● Given instruction: Look below for the line containing "Keep writing the"; from there through the line containing "return material", both lines included, please set down each line exactly and nothing else.

● Input for this task:
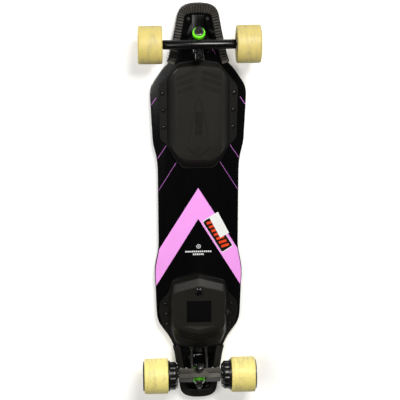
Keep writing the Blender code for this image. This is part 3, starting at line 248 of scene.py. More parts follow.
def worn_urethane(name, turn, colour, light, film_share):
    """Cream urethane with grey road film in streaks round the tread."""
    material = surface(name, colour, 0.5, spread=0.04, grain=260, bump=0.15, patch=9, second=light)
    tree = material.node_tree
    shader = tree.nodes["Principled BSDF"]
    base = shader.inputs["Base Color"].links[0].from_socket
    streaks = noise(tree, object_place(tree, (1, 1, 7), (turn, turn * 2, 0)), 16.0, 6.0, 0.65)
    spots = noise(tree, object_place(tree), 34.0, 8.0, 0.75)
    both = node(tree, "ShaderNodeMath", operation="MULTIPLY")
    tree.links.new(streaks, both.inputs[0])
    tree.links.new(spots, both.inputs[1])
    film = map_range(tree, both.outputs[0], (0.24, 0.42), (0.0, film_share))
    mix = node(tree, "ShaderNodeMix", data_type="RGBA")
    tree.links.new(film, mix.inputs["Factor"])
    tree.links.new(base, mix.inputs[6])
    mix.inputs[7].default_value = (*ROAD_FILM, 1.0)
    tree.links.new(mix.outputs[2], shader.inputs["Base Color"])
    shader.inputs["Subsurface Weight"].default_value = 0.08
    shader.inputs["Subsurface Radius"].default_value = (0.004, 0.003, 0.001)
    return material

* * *

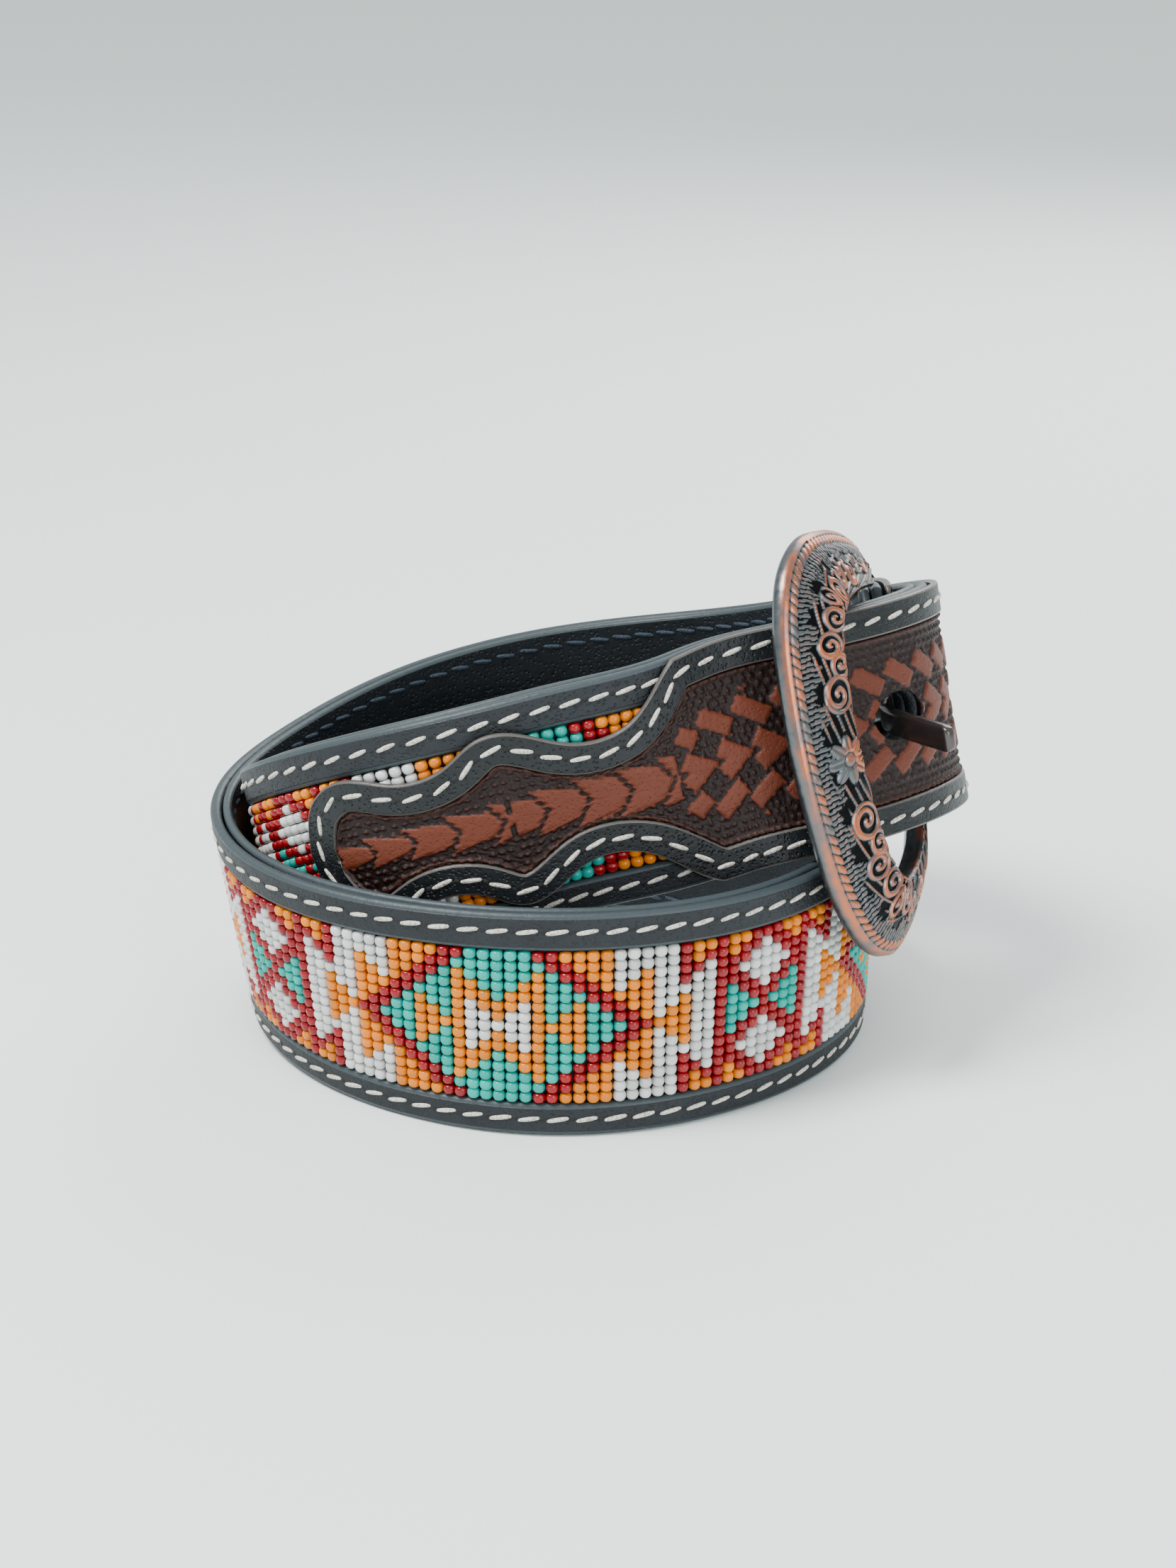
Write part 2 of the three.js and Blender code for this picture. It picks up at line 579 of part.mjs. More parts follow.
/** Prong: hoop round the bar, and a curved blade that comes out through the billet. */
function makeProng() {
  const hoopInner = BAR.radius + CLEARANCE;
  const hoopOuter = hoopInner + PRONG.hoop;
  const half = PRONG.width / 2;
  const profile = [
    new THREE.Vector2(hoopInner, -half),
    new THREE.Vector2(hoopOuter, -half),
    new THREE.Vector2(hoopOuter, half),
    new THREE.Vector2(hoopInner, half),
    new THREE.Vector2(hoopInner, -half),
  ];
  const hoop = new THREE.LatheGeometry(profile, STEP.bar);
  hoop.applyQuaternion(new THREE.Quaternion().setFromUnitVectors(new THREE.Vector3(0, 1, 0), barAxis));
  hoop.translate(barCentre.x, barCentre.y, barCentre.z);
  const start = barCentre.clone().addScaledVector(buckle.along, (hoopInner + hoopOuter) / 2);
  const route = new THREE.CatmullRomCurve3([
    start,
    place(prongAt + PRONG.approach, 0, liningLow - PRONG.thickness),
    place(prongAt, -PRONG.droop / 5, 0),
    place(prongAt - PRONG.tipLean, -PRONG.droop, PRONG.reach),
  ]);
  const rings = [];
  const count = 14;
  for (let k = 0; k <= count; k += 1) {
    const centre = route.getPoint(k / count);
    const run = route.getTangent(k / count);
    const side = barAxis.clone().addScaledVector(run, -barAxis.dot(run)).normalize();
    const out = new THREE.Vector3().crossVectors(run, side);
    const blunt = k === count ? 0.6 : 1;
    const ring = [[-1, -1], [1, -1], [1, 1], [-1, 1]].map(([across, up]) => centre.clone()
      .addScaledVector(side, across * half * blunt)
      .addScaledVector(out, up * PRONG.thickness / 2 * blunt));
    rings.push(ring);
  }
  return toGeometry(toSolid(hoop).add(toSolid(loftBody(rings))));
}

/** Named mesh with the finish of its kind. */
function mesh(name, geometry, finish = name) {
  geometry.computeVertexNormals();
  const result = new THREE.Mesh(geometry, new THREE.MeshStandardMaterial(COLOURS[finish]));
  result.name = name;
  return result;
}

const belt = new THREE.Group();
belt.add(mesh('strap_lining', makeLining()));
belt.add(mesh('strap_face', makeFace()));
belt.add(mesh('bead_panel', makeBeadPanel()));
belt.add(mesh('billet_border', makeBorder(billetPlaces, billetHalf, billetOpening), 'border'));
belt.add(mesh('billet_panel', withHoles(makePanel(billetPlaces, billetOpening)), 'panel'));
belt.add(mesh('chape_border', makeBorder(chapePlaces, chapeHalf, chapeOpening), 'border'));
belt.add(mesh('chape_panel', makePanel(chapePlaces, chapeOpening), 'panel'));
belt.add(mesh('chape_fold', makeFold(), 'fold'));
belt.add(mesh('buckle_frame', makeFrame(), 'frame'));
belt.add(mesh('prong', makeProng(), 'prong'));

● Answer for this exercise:
Keep writing the Blender code for this image. This is part 3, starting at line 248 of scene.py. More parts follow.
def worn_urethane(name, turn, colour, light, film_share):
    """Cream urethane with grey road film in streaks round the tread."""
    material = surface(name, colour, 0.5, spread=0.04, grain=260, bump=0.15, patch=9, second=light)
    tree = material.node_tree
    shader = tree.nodes["Principled BSDF"]
    base = shader.inputs["Base Color"].links[0].from_socket
    streaks = noise(tree, object_place(tree, (1, 1, 7), (turn, turn * 2, 0)), 16.0, 6.0, 0.65)
    spots = noise(tree, object_place(tree), 34.0, 8.0, 0.75)
    both = node(tree, "ShaderNodeMath", operation="MULTIPLY")
    tree.links.new(streaks, both.inputs[0])
    tree.links.new(spots, both.inputs[1])
    film = map_range(tree, both.outputs[0], (0.24, 0.42), (0.0, film_share))
    mix = node(tree, "ShaderNodeMix", data_type="RGBA")
    tree.links.new(film, mix.inputs["Factor"])
    tree.links.new(base, mix.inputs[6])
    mix.inputs[7].default_value = (*ROAD_FILM, 1.0)
    tree.links.new(mix.outputs[2], shader.inputs["Base Color"])
    shader.inputs["Subsurface Weight"].default_value = 0.08
    shader.inputs["Subsurface Radius"].default_value = (0.004, 0.003, 0.001)
    return material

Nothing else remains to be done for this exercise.